The former Mamtek site has since been developed by MFA Oil Co., which bought it at a bargain price. But Moberly was slighted again in 2015 when GAF backed out of a deal to build a shingles manufacturing plant that would have employed 125 people.

The two Moberly failures are among about two dozen Nixon-announced projects listed by the Department of Economic Development as closed with no benefits. Some simply never occurred while others fell short of job targets or didn’t follow through on requests for aid.

Among those is 3G Processing, a Mountain Grove facility announced by Nixon in 2010 that converted food scraps into oil for biodiesel and feed products for poultry and hogs. 3G Processing failed to submit an annual report and was disqualified from getting more than $300,000 in state aid, according to department records.

“Once we got the notice we filled it out, but when it got in there they said it was late,” said owner Lexie Grisham. “Anytime that you expect stuff, sometimes it just don’t work right.”

3G Processing shut down in November 2015 amid declining oil prices and laid off most of its roughly 100 employees, Grisham said.

About three dozen additional business projects remain open but have reported no jobs to the state — either because they haven’t hired enough people to trigger incentives or haven’t reached their reporting deadline.

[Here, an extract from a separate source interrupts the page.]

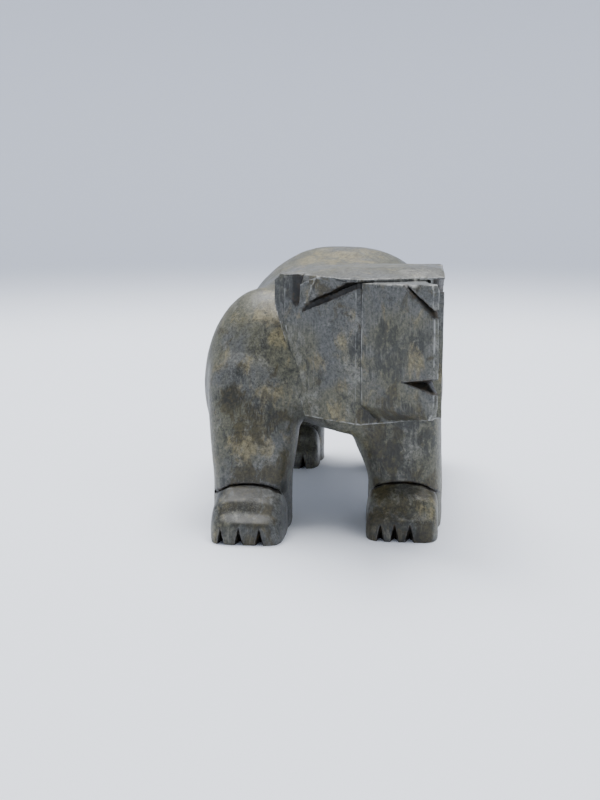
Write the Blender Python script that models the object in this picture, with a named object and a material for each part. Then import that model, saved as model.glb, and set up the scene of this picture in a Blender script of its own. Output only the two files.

Among those is data analytics firm mySidewalk, which Nixon announced in April 2014 would be moving from Omaha, Nebraska, to Kansas City and creating 80 jobs in exchange for up to $1.6 million in tax breaks. The firm, originally called MindMixer, temporarily reached that employment mark, then had widespread layoffs. It’s now on an incentive plan for keeping at least 29 jobs, said new CEO Stephen Hardy.

“We took a shot at something and we didn’t pull it off,” Hardy said. “But the taxpayers aren’t left holding the bag on that one, because we didn’t apply for or qualify for the larger tax incentive.”